Postmortem: DocPipe v1 hung under load

Status: Resolved · DocPipe v2 (2026-05) supersedes v1. Severity: Sev-2 — service unavailable until manual container restart. Format: Blameless postmortem, modelled on Google SRE Chapter 15.

Summary

DocPipe v1 — a single-binary HTML-to-PDF service — hung intermittently under sustained load. The hang manifested as healthy /healthz responses while the conversion endpoint stopped completing requests. Recovery required a manual container restart.

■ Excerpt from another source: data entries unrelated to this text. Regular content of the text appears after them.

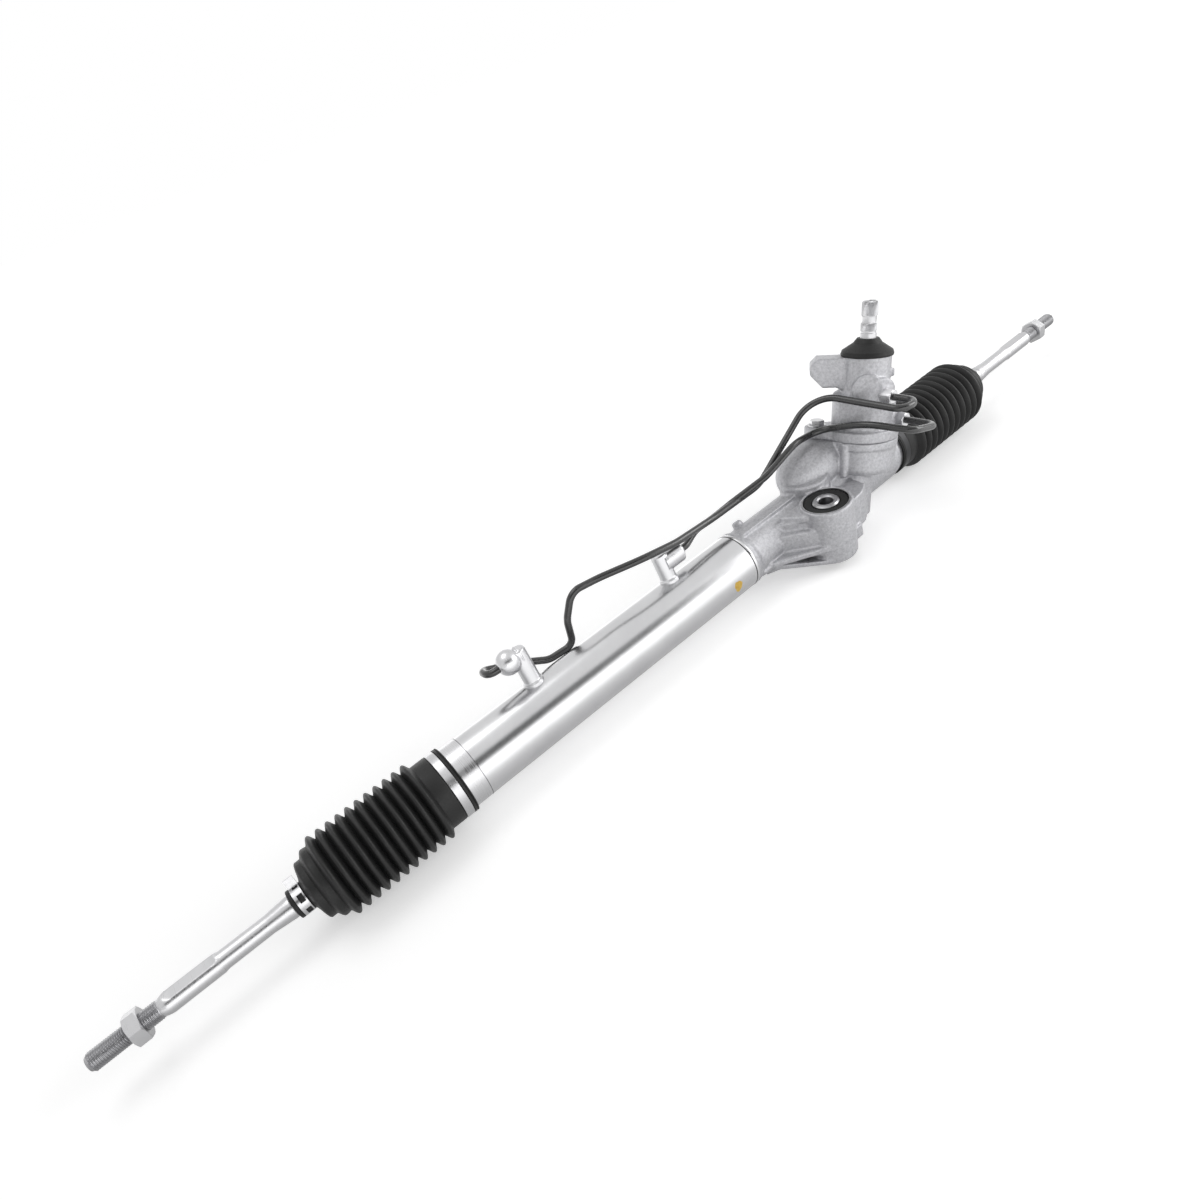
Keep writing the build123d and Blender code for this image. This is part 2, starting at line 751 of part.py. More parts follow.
def port_block():
    """The hose port block, drawn in the plane through the gear axis and turned to its angle."""
    low = PORT_BLOCK_LOW
    high = VALVE_TOP - COVER_SKIRT - 0.5
    reach = PORT_BLOCK_REACH
    corner = PORT_BLOCK_CORNER_R
    outline = Polyline(
        (0, low - 4.0),
        (UPPER_VALVE_R - 2.0, low - 4.0),
        (UPPER_VALVE_R + 4.0, low),
        (reach - corner, low),
        (reach, low + corner),
        (reach, high - corner * 0.5),
        (reach - corner * 0.5, high),
        (0, high),
        close=True,
    )
    block = extrude(Plane.XZ * make_face(outline), PORT_BLOCK_THICKNESS / 2, both=True)
    standing = block.edges().filter_by(Axis.Y).group_by(Axis.X)[-1]
    block = fillet(standing, corner * 0.3)
    return Rot(0, 0, PORT_BLOCK_ANGLE) * block


def valve_housing():
    top_edge = 1.0
    step_low = LOWER_VALVE_TOP
    flange_top = JOINT_FACE + FLANGE_THICKNESS
    body = turned(
        (0, JOINT_FACE),
        (VALVE_R, JOINT_FACE),
        (VALVE_R, flange_top),
        (VALVE_R, step_low),
        (UPPER_VALVE_R, step_low + 4.0),
        (UPPER_VALVE_R, VALVE_TOP - top_edge),
        (UPPER_VALVE_R - top_edge, VALVE_TOP),
        (0, VALVE_TOP),
    )
    body += flange(JOINT_FACE, flange_top)
    body += rod(BEARING_R - SEATED, JOINT_FACE - 6.0, JOINT_FACE)
    body += port_block()
    back = PORT_BLOCK_ANGLE - 90
    body += facing(back + 180, rod(PAD_R, 0, PAD_REACH)).moved(Pos(0, 0, PAD_HEIGHT))
    body += facing(back, rod(RETURN_PORT_R + 4.5, 0, RETURN_BOSS_REACH)).moved(Pos(0, 0, RETURN_BOSS_HEIGHT))
    for shift, height in (
        (UPPER_PORT_SHIFT, UPPER_PORT_HEIGHT),
        (LOWER_PORT_SHIFT, LOWER_PORT_HEIGHT),
    ):
        body += Pos(shift, 0, height) * Rot(90, 0, 0) * rod(PORT_SIDE_R, 0, PIPE_PORT_REACH)
    plug_angle = PORT_BLOCK_ANGLE + 175
    body += facing(plug_angle, nut(7.0, 0, 0, UPPER_VALVE_R + 3.0, 0.6)).moved(Pos(0, 0, VALVE_TOP - 18.0))
    body -= rod(SLEEVE_R + 0.1, JOINT_FACE - 7.0, VALVE_BORE_TOP)
    body -= rod(UPPER_NEEDLE_R + SEATED, VALVE_BORE_TOP - 1, UPPER_NEEDLE_TOP + 0.5)
    body -= rod(INPUT_SEAL_R + SEATED, UPPER_NEEDLE_TOP + 0.5, VALVE_TOP + 1)
    for shift, height in (
        (UPPER_PORT_SHIFT, UPPER_PORT_HEIGHT),
        (LOWER_PORT_SHIFT, LOWER_PORT_HEIGHT),
    ):
        port = Pos(shift, 0, height) * Rot(90, 0, 0)
        body -= port * rod(PIPE_R + SEATED, PIPE_PORT_REACH - PIPE_SEAT, PIPE_PORT_REACH + 1)
        body -= port * rod(PIPE_R - PIPE_WALL, SLEEVE_R - 5, PIPE_PORT_REACH)
    side = Rot(0, 0, PORT_BLOCK_ANGLE) * Pos(PRESSURE_PORT_REACH, 0, PORT_BLOCK_LOW + 14.0) * Rot(90, 0, 0)
    half = PORT_BLOCK_THICKNESS / 2
    body -= side * rod(PRESSURE_PORT_R, half - PORT_DEPTH, half + 1)
    back_port = facing(back, rod(RETURN_PORT_R, RETURN_BOSS_REACH - PORT_DEPTH, RETURN_BOSS_REACH + 1))
    body -= back_port.moved(Pos(0, 0, RETURN_BOSS_HEIGHT))
    for angle in EAR_ANGLES:
        x, y = polar(EAR_REACH, angle)
        body -= Pos(x, y, 0) * rod(BOLT_R + 0.3, JOINT_FACE - 1, flange_top + 1)
        body -= Pos(x, y, 0) * rod(EAR_R - 2.0, flange_top, flange_top + BOLT_HEAD_HEIGHT + 2.0)
    return GEAR * body


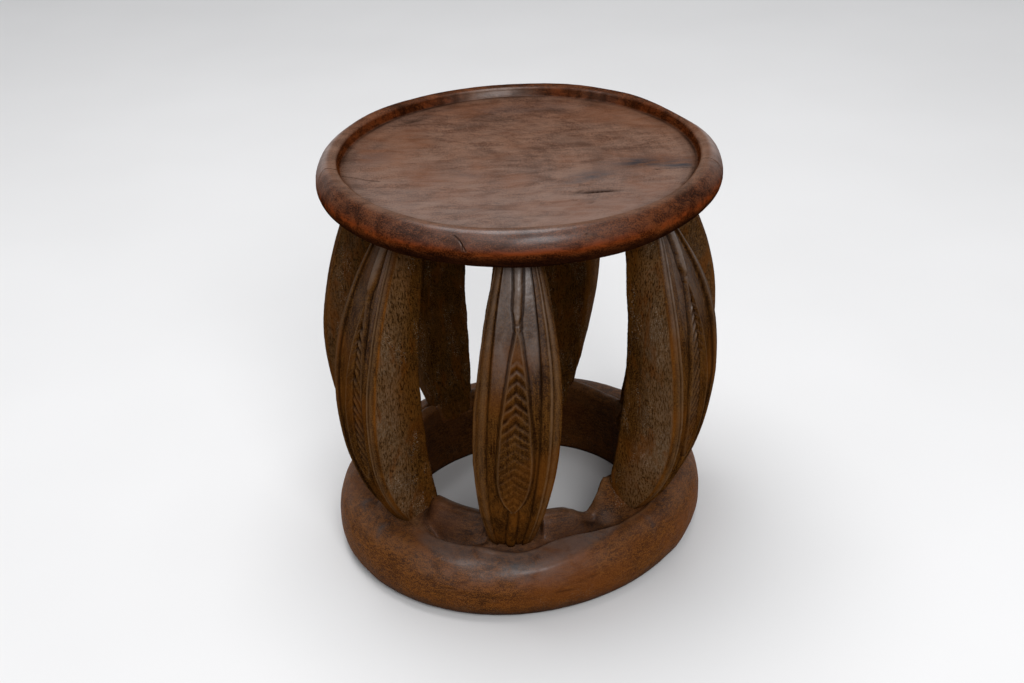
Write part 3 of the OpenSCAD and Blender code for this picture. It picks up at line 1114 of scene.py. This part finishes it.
ringSizes = {
    "radius": 176.5,
    "midHeight": 23.0,
    "restRadius": 162.0,
    "holeRadius": 112.0,
    "holeFlare": 4.0,
    "shelf": 58.0,
    "crestWidth": 13.0,
    "crestEase": 6.0,
    "toeRadius": 137.0,
    "beadTop": 61.0,
    "footHalfWidth": 21.0,   # of the gap in the crest behind each foot
    "hollow": 5.0,           # depth of the top between the feet
    "stations": 820,         # sections of the mesh
    "webTop": 34.0,          # how high the wood left round each foot climbs to the crest
    "webSlope": 1.5,
    "footSlope": 0.7,
    "webEase": 1.2,
}
ringRows = {  # points of each part of the section
    "hole": 20, "crest": 15, "slope": 12, "hollow": 8, "bead": 6, "outside": 32, "underside": 14, "rest": 7,
}
crestHeights = [  # direction and height of the inner crest between the feet
    (-180, 79), (-165, 80), (-152, 82), (-139, 85), (-132, 86), (-128, 86), (-124, 85), (-118, 84),
    (-110, 82), (-103, 81), (-84, 80), (-76, 79), (-70, 77), (-65, 71), (-61, 65), (-57, 61), (-53, 64),
    (-49, 77), (-46, 88), (-43, 97), (-38, 92), (-24, 80), (-20, 78), (-8, 80), (10, 81), (26, 82), (44, 79),
    (61, 83), (80, 81), (110, 79), (134, 76), (143, 81), (152, 80), (180, 79),
]
beadLines = [  # direction and radius of the inner edge of the outer bead
    (-180, 141), (-166, 143), (-152, 137), (-142, 139), (-132, 137), (-124, 142), (-116, 144), (-106, 144),
    (-98, 150), (-92, 153), (-85, 149), (-77, 140), (-69, 141), (-63, 145), (-52, 151), (-36, 152),
    (-24, 146), (-12, 142), (2, 144), (20, 152), (34, 145), (50, 142), (64, 147), (76, 152),
    (96, 145), (112, 142), (126, 152), (142, 143), (156, 142), (168, 147), (180, 141),
]
creaseLine = [  # direction and radius of the soft crease where the bead's top turns down
    (-134, 148), (-128, 152), (-120, 162), (-112, 169), (-104, 173.5), (-94, 174),
    (-84, 171), (-72, 165), (-60, 160), (-50, 152), (-44, 148),
]
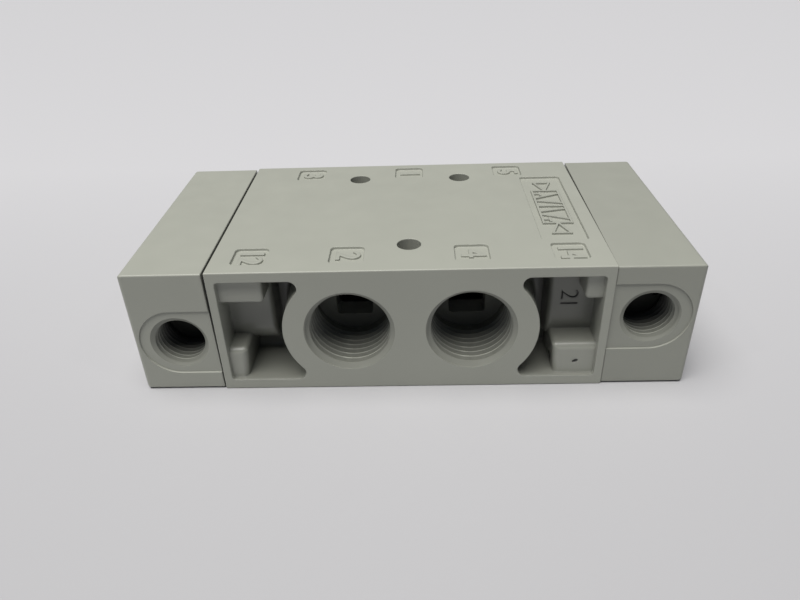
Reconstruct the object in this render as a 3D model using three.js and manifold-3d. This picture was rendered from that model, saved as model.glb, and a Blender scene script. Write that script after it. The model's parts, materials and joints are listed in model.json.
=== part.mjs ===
// Double air-piloted 5/2 spool valve: a die-cast body between two end covers.
// Millimetres, +Z up, +X towards the cover of pilot 14, -Y towards ports 2 and 4.
// The origin is at the middle of the underside.

import * as THREE from "three";
import { mergeVertices } from "three/addons/utils/BufferGeometryUtils.js";
import Module from "manifold-3d";

const wasm = await Module();
wasm.setup();

// Body
const BODY_HALF_LENGTH = 45;
const BODY_HALF_WIDTH = 32;
const BODY_HEIGHT = 32;
const AXIS_Z = BODY_HEIGHT / 2;

// End covers, a little smaller than the body all round
const GASKET = 0.5;
const COVER_INNER_X = BODY_HALF_LENGTH + GASKET;
const COVER_OUTER_X = 64.5;
const COVER_HALF_WIDTH = 31.75;
const COVER_HALF_HEIGHT = 15.7;

// Main ports, G1/2, bored to the thread's minor diameter
const PORT_RADIUS = 9.32;
const PORT_MOUTH_RADIUS = 10.45;
const PORT_MOUTH_DEPTH = 1.13;
const PORT_DEPTH = 16;
const PORT_PITCH = 14;
const FRONT_PORT_STEPS = [-1, 1];
const REAR_PORT_STEPS = [-2, 0, 2];
const CHAMBER_STEPS = [-2, -1, 0, 1, 2];

// Spool bore, its five ring chambers and the cast windows that lead to them
const BORE_RADIUS = 9;
const CHAMBER_RADIUS = 11.5;
const CHAMBER_WIDTH = 9.2;
const WINDOW_HEIGHT = 10.5;
const WINDOW_INNER_Y = 8;

// Pilot ports, G1/4, and the shallow pad that each is sunk in
const PILOT_X = 54;
const PILOT_RISE = 2.6;
const PILOT_RADIUS = 5.72;
const PILOT_MOUTH_RADIUS = 6.8;
const PILOT_MOUTH_DEPTH = 1.08;
const PILOT_DEPTH = 11;
const PAD_DEPTH = 0.35;
const PAD_RADIUS = 8.6;
const PAD_X = 54.6;
const PASSAGE_X = 58.6;
const PASSAGE_RADIUS = 1;

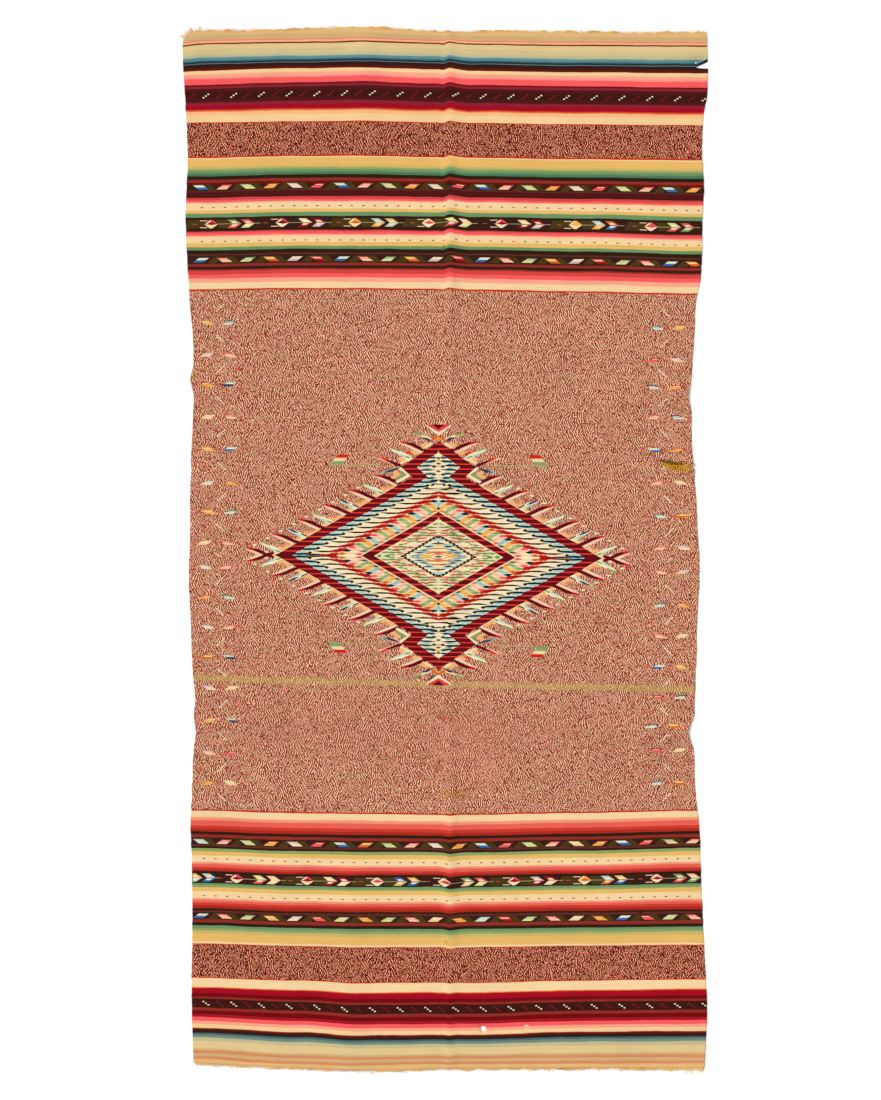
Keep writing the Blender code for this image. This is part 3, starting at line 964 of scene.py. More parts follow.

The root cause was a combination of orphaned Chromium grandchildren (no PID-1 reaper) and per-request Chromium spawns that leaked file descriptors over time. DocPipe v2 replaces the spawn model with one long-lived Chromium process plus tini as PID 1; a soak test now gates every release.

Impact

Duration: Recurrent over the last 6 weeks of v1's life. Each episode lasted 5–25 minutes before manual intervention.
Surface: The CASCK job portal — POST /api/html-to-pdf returns hung — which downstream blocked admit-card generation during recruitment windows.
Users affected: Estimated low-thousands per incident window, all routed through the same internal portal.
Data loss: None. Requests timed out cleanly on the client side; no partial PDFs persisted.

Timeline

All times approximate, local (UTC+6).

T-0 (steady state): Service serving 5–20 RPS, p95 800 ms. No alerts.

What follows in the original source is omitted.